Advanced materials and robotics enhance production and worker safety.
What are the core technologies driving Industry 4.0 in manufacturing?
Industry 4.0 revolutionizes manufacturing by integrating digital technologies to create smart, interconnected factories. This transformation leverages real-time data from connected sensors and devices, advanced analytics, and intelligent automation to optimize production processes, enhance efficiency, and enable predictive capabilities. It focuses on establishing a robust digital infrastructure that supports autonomous systems and data-driven decision-making across the entire operational landscape. These established technologies form the foundation for modern industrial operations, ensuring greater productivity, responsiveness, and a competitive edge in global markets.
- Connected Sensing & Shopfloor Infrastructure: Integrates IoT/IIoT with smart sensors, RFID, edge computing for local data processing, and Time-Sensitive Networking (TSN) for deterministic communication.
- Data, Analytics & AI: Leverages AI/ML for predictive maintenance, computer vision for quality control, big data platforms for streaming analytics, and knowledge graphs for semantic interoperability.
- Automation, Control & Cyber-Physical Systems: Employs advanced robotics (AGVs, AMRs), Cyber-Physical Systems (CPS), Manufacturing Execution Systems (MES), and SCADA/HMI for real-time operational control.
- Virtualization, Lifecycle & Integration: Utilizes Digital Twins for dynamic virtual replicas, AR/VR for training and assistance, Product Lifecycle Management (PLM) for end-to-end data, and integration platforms for system connectivity.
- Advanced Production & Enterprise Technologies: Includes additive manufacturing for custom parts, advanced materials, blockchain for supply chain traceability, energy management systems, and comprehensive ERP solutions.
How do Industry 5.0 technologies foster human-centric, sustainable, and resilient manufacturing?
Industry 5.0 builds upon Industry 4.0 by emphasizing human-centricity, sustainability, and resilience, moving beyond mere efficiency to prioritize societal and environmental values. It focuses on creating symbiotic relationships where technology augments human capabilities, fostering creativity and well-being. This evolution integrates advanced AI, collaborative robotics, and novel interfaces to enhance worker safety, enable mass personalization, and ensure environmentally responsible production. Industry 5.0 aims to build adaptive systems that can withstand disruptions, promoting ethical practices and a more sustainable future in manufacturing.

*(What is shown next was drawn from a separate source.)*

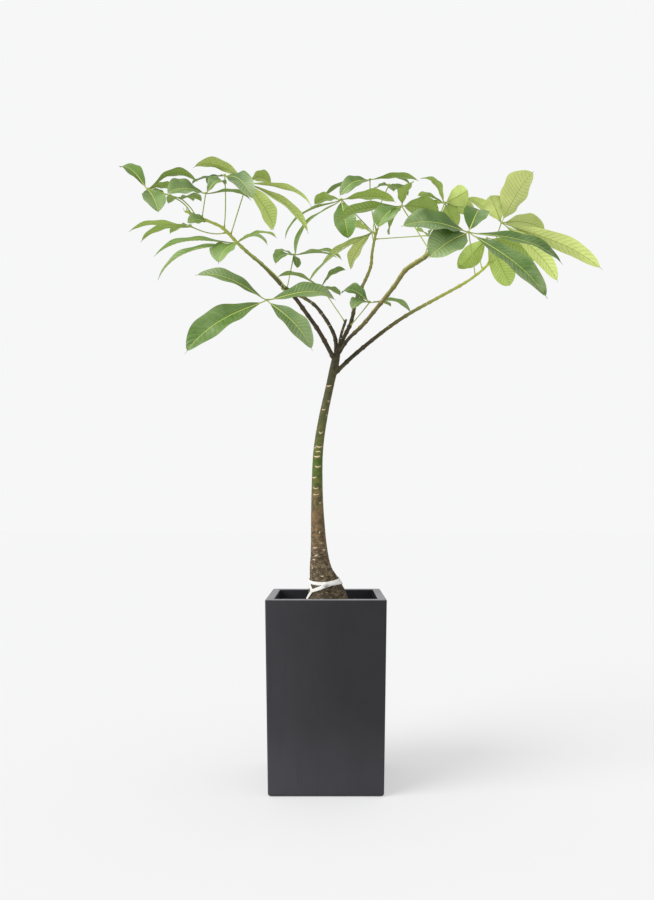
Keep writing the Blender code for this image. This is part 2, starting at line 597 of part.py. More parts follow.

- Human–Machine Collaboration & Interfaces: Features collaborative robots (cobots), human-centric AI, advanced HMIs (AR smart glasses, voice control), industrial exoskeletons, and emotion-aware robotics.
- Personalization, Metaverse & New Work Paradigms: Enables mass personalization via flexible production, uses the industrial metaverse for collaborative design and virtual factory planning, and supports distributed manufacturing networks.

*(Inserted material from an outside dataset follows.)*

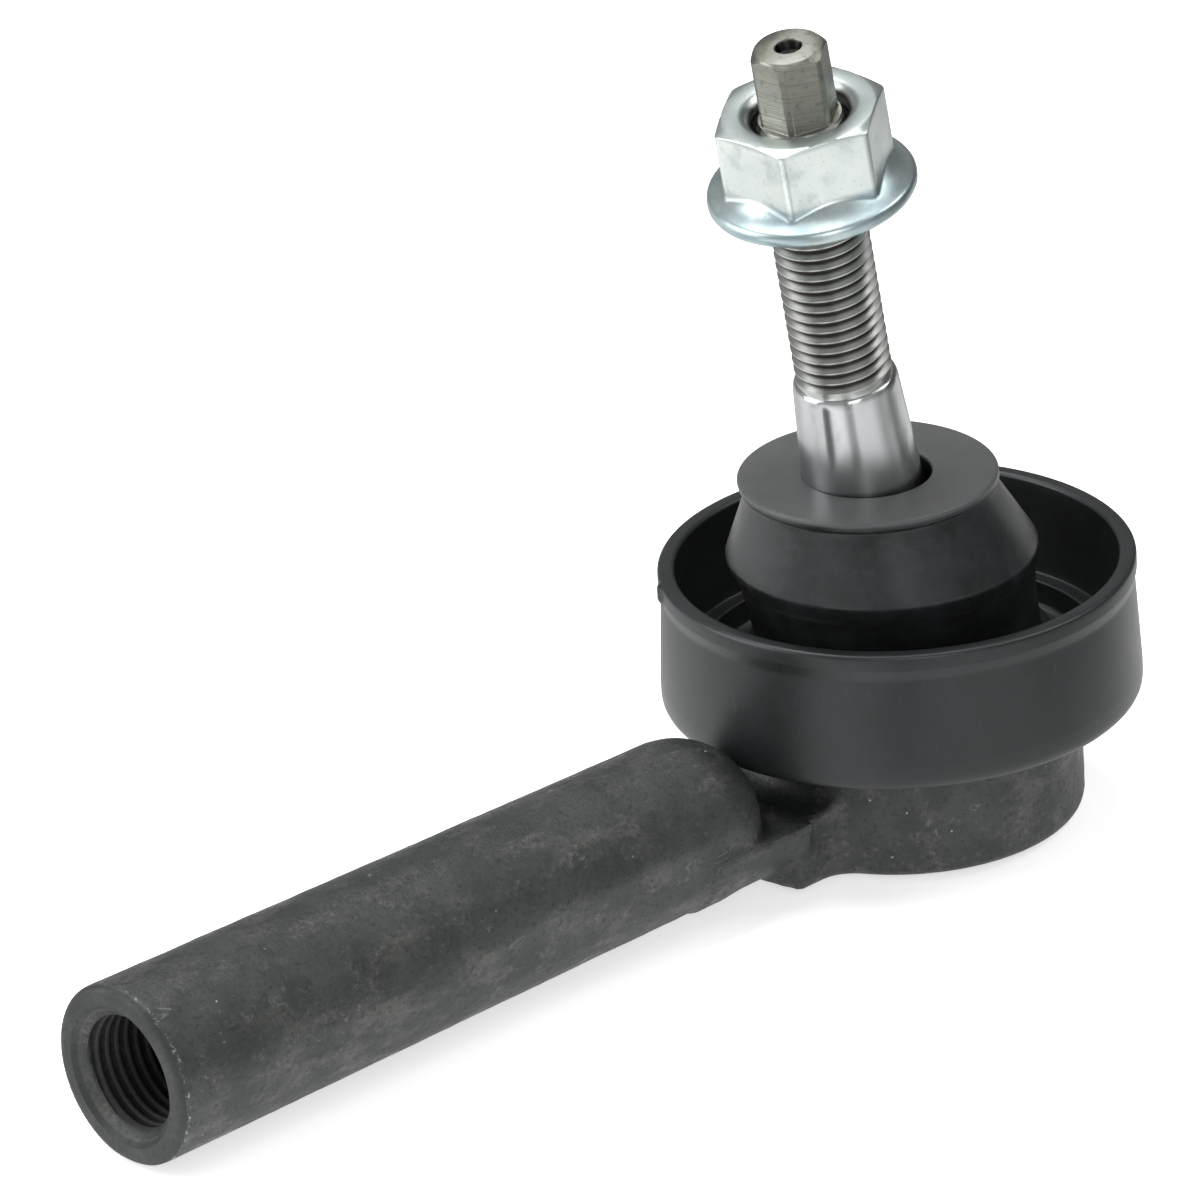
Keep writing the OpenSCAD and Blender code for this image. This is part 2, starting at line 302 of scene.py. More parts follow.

- Sustainability, Circularity & Resilience: Focuses on digital product passports for traceability, resilient and adaptive manufacturing systems, advanced bio-manufacturing, and energy optimization technologies.
- Advanced AI & Computing: Leverages generative AI for design, reinforcement learning for dynamic control, quantum computing for complex problems, specialized AI for industrial contexts, and NLP for document analysis.

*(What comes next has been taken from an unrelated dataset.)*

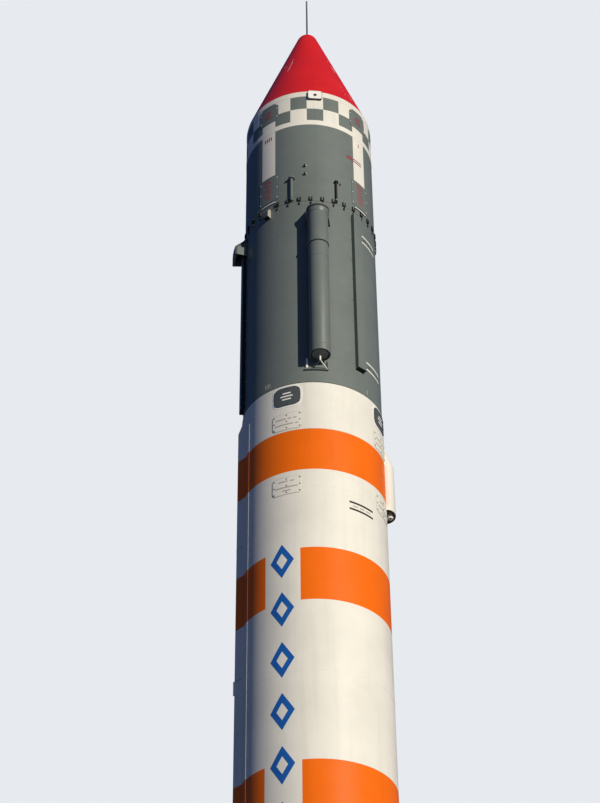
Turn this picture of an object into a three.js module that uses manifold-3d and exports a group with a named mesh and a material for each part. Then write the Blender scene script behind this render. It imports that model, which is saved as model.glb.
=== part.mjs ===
// Two-stage space rocket standing on its launch supports.
// Millimetres, +Z up. The origin is on the rocket's axis, in the plane of the four support pads.
// Azimuth 0 points along -Y (plane IV) and grows towards +X (plane I, azimuth 90).

import * as THREE from 'three';
import { mergeVertices } from 'three/addons/utils/BufferGeometryUtils.js';
import Module from 'manifold-3d';

const wasm = await Module();
wasm.setup();

// Driving dimensions
const STAGE1_RADIUS = 1200;
const STAGE2_RADIUS = 1185;
const TOUCH_GAP = 0.4;
const MOVING_GAP = 6;
const ROUND_SEGMENTS = 72;
const SMALL_SEGMENTS = 20;
const PLANES = [0, 90, 180, 270];

// Levels above the support pads
const PAD_TOP = 120;
const RING_LOW = 30;
const RING_TOP = 220;
const SKIRT_TOP = 2300;
const BULKHEAD_LOW = 2150;
const FUEL_TANK_TOP = 9000;
const INTERTANK_TOP = 10000;
const OXIDISER_TANK_TOP = 21430;
const STAGE_JOINT = 22400;
const STAGE2_TOP = 26500;
const FAIRING_JOINT = 26597;
const SHOULDER_LOW = 29400;
const CONE_LOW = 29480;
const CONE_LOW_RADIUS = 1170;

// Nose: a sphere that the cone meets at a tangent
const TIP_RADIUS = 210;
const TIP_CENTRE = 32130;
const TIP_FLAT = 32335;
const ROD_TOP = 33480;
const ROD_RADIUS = 17.5;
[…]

- Novel Hardware & Materials: Explores soft robotics with flexible materials for delicate handling, self-healing materials for extended product life, and future 6G communication networks for ultra-low latency control.
Which cross-cutting technologies enable both Industry 4.0 and Industry 5.0 advancements?
Several foundational technologies are crucial for both Industry 4.0's digital transformation and Industry 5.0's human-centric evolution. These cross-cutting enablers provide the necessary infrastructure, security, and analytical capabilities for interconnected and intelligent manufacturing environments. They ensure seamless data flow, robust communication, and the ability to simulate and manage complex systems effectively. These technologies are continuously evolving, offering enhanced performance and new possibilities for industrial innovation across all stages of manufacturing development, from design to end-of-life management.
- 5G & Advanced Wireless Networks: Provides ultra-reliable, low-latency, high-bandwidth connectivity for mobile robots, AR/VR streaming, and wireless machine integration.
- Cloud Computing and Edge Computing: Offers scalable processing and storage, enabling centralized analytics (cloud) and real-time, low-latency decision-making near machines (edge).
- Cybersecurity Technologies: Ensures integrity, availability, and confidentiality for integrated IT/OT systems through industrial protocols, blockchain security, and zero-trust architectures.
- Simulation & Modeling Tools: Includes FEA, CFD, and discrete event simulation for design, planning, and operations, often coupled with digital twins for predictive analysis.
- Data Management & Governance: Establishes Master Data Management (MDM), data quality frameworks, and catalogs for unified and reliable data across the enterprise.
- Streaming Data & Event-Driven Architectures: Utilizes platforms like Kafka and Flink for real-time processing of data streams, enabling immediate decision support and responsive systems.
- Testbeds, Sandboxes & Industrial Labs: Provides real or emulated production environments for de-risking new technologies, fostering collaboration, and validating innovative solutions before full deployment.
Frequently Asked Questions
What is the main difference between Industry 4.0 and Industry 5.0?
Industry 4.0 focuses on automation and efficiency through digital technologies. Industry 5.0 builds on this by adding human-centricity, sustainability, and resilience, aiming for a more collaborative and ethical manufacturing approach.
How does AI contribute to the manufacturing ecosystem?
AI optimizes processes, predicts maintenance needs, enhances quality control, and enables generative design. In Industry 5.0, human-centric AI also augments worker capabilities and supports personalized production.
What role do advanced communication networks play in smart factories?
Networks like 5G and future 6G provide ultra-reliable, low-latency connectivity essential for real-time data exchange, autonomous systems, mobile robotics, and immersive technologies across the manufacturing floor.